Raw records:

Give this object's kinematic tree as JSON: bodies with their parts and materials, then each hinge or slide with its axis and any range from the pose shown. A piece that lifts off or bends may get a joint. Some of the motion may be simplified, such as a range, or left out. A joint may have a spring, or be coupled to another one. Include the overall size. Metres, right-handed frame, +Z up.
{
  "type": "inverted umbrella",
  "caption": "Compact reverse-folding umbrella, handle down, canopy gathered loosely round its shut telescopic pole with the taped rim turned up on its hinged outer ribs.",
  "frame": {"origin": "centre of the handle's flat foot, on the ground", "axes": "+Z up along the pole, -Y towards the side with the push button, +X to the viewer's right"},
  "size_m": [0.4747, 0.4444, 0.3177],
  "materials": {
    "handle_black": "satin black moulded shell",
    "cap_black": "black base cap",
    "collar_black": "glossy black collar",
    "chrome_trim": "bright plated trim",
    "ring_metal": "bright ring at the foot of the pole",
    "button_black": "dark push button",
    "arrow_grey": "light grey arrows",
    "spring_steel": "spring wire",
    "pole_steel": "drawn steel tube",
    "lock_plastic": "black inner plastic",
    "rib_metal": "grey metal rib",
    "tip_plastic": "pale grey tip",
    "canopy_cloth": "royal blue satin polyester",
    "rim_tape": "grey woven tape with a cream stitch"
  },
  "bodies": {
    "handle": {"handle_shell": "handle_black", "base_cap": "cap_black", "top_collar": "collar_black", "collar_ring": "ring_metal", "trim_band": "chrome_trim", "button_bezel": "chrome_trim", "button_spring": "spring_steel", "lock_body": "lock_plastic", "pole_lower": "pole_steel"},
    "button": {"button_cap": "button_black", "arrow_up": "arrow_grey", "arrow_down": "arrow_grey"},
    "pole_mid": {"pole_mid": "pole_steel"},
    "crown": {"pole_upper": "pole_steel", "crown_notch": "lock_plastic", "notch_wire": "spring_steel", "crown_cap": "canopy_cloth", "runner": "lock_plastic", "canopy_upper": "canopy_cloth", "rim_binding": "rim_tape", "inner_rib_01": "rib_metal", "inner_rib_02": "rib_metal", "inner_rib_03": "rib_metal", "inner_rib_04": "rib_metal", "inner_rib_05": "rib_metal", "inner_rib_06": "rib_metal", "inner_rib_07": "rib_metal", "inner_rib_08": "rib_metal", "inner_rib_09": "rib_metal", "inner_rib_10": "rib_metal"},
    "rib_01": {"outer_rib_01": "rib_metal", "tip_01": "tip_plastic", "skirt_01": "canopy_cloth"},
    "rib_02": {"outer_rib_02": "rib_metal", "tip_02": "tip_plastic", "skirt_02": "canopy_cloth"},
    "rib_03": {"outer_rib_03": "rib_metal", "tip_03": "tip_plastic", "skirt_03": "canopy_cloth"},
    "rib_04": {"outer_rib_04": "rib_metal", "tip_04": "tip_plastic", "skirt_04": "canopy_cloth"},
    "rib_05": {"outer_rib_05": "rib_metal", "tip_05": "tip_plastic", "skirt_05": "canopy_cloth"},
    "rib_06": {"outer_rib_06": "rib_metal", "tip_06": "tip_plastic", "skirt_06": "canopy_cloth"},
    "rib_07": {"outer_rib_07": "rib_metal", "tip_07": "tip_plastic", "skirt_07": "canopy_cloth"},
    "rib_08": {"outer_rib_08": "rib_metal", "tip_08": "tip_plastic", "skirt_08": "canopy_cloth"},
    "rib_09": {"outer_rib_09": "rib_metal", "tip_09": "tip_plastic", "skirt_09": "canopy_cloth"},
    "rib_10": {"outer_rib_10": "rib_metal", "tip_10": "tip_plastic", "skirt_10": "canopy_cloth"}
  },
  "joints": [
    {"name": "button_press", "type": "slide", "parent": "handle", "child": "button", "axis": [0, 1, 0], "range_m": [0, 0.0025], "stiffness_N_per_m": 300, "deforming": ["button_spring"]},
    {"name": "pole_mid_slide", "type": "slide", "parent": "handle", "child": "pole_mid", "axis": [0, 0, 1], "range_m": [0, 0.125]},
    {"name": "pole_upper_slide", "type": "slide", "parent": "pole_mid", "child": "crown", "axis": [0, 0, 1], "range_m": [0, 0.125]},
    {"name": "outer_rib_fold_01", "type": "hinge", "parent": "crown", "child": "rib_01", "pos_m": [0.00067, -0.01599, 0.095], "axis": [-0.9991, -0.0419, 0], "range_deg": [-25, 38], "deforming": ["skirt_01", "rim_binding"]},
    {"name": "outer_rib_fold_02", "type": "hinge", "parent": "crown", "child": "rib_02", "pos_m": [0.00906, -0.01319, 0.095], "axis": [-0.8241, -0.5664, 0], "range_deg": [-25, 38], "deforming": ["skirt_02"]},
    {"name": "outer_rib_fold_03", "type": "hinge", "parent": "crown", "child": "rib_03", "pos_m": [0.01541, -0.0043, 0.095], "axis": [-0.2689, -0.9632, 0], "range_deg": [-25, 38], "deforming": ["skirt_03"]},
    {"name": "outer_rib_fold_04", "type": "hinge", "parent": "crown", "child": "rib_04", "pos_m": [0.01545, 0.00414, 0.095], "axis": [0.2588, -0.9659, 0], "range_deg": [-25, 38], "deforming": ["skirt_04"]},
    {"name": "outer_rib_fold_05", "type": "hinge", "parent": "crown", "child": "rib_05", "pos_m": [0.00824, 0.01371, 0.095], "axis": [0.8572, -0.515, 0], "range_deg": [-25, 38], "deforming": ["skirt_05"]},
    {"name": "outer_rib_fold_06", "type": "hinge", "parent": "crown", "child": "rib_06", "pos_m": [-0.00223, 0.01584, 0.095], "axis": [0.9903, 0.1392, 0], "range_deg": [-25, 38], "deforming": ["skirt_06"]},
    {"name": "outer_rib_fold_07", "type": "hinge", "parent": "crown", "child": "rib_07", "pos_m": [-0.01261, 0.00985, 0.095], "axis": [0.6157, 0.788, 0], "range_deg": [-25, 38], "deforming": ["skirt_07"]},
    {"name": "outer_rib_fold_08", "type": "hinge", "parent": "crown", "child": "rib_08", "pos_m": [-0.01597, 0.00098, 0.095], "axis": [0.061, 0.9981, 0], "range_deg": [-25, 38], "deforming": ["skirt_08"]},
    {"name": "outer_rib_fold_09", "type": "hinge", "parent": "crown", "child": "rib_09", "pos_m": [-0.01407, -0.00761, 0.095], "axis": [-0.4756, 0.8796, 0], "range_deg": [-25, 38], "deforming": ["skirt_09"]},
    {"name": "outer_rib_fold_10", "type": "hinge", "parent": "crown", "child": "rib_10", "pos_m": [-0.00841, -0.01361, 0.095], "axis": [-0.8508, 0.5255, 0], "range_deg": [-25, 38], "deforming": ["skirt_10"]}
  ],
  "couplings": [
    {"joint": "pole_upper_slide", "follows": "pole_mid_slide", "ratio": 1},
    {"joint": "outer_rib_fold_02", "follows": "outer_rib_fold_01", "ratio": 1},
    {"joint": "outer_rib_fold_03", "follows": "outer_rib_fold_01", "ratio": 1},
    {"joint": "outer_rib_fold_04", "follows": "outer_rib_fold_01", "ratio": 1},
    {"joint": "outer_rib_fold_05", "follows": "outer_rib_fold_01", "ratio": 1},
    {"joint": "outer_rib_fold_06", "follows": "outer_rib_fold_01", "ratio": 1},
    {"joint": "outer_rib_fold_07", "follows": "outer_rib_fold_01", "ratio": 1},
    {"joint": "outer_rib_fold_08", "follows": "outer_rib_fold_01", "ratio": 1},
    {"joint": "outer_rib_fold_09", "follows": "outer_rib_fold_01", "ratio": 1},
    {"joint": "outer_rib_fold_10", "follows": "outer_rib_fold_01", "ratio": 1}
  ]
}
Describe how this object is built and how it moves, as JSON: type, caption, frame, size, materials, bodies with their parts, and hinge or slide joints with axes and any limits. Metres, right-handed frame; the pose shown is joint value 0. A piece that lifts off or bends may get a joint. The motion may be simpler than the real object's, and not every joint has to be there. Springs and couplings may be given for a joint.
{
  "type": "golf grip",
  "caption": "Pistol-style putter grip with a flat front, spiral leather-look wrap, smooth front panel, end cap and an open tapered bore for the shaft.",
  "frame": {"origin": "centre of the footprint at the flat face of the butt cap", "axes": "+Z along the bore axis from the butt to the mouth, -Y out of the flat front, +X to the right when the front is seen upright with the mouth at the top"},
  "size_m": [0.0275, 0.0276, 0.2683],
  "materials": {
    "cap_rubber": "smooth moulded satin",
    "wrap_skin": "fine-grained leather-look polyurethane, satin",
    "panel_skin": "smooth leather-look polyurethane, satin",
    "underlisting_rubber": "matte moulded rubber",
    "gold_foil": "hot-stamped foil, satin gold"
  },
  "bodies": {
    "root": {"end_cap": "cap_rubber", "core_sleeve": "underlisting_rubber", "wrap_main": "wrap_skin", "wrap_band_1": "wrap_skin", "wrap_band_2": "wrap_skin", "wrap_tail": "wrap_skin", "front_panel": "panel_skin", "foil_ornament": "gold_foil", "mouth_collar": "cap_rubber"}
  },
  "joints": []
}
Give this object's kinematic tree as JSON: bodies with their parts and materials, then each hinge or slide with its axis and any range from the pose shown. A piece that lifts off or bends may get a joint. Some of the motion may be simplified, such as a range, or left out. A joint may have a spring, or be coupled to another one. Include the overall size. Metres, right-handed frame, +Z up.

EXERCISE REQUIREMENTS:
Quote, word for word, every line starting at the one that contains "Describe how this" and ending with the final line of the entries.

CORRECT RESPONSE:
Describe how this object is built and how it moves, as JSON: type, caption, frame, size, materials, bodies with their parts, and hinge or slide joints with axes and any limits. Metres, right-handed frame; the pose shown is joint value 0. A piece that lifts off or bends may get a joint. The motion may be simpler than the real object's, and not every joint has to be there. Springs and couplings may be given for a joint.
{
  "type": "golf grip",
  "caption": "Pistol-style putter grip with a flat front, spiral leather-look wrap, smooth front panel, end cap and an open tapered bore for the shaft.",
  "frame": {"origin": "centre of the footprint at the flat face of the butt cap", "axes": "+Z along the bore axis from the butt to the mouth, -Y out of the flat front, +X to the right when the front is seen upright with the mouth at the top"},
  "size_m": [0.0275, 0.0276, 0.2683],
  "materials": {
    "cap_rubber": "smooth moulded satin",
    "wrap_skin": "fine-grained leather-look polyurethane, satin",
    "panel_skin": "smooth leather-look polyurethane, satin",
    "underlisting_rubber": "matte moulded rubber",
    "gold_foil": "hot-stamped foil, satin gold"
  },
  "bodies": {
    "root": {"end_cap": "cap_rubber", "core_sleeve": "underlisting_rubber", "wrap_main": "wrap_skin", "wrap_band_1": "wrap_skin", "wrap_band_2": "wrap_skin", "wrap_tail": "wrap_skin", "front_panel": "panel_skin", "foil_ornament": "gold_foil", "mouth_collar": "cap_rubber"}
  },
  "joints": []
}
Give this object's kinematic tree as JSON: bodies with their parts and materials, then each hinge or slide with its axis and any range from the pose shown. A piece that lifts off or bends may get a joint. Some of the motion may be simplified, such as a range, or left out. A joint may have a spring, or be coupled to another one. Include the overall size. Metres, right-handed frame, +Z up.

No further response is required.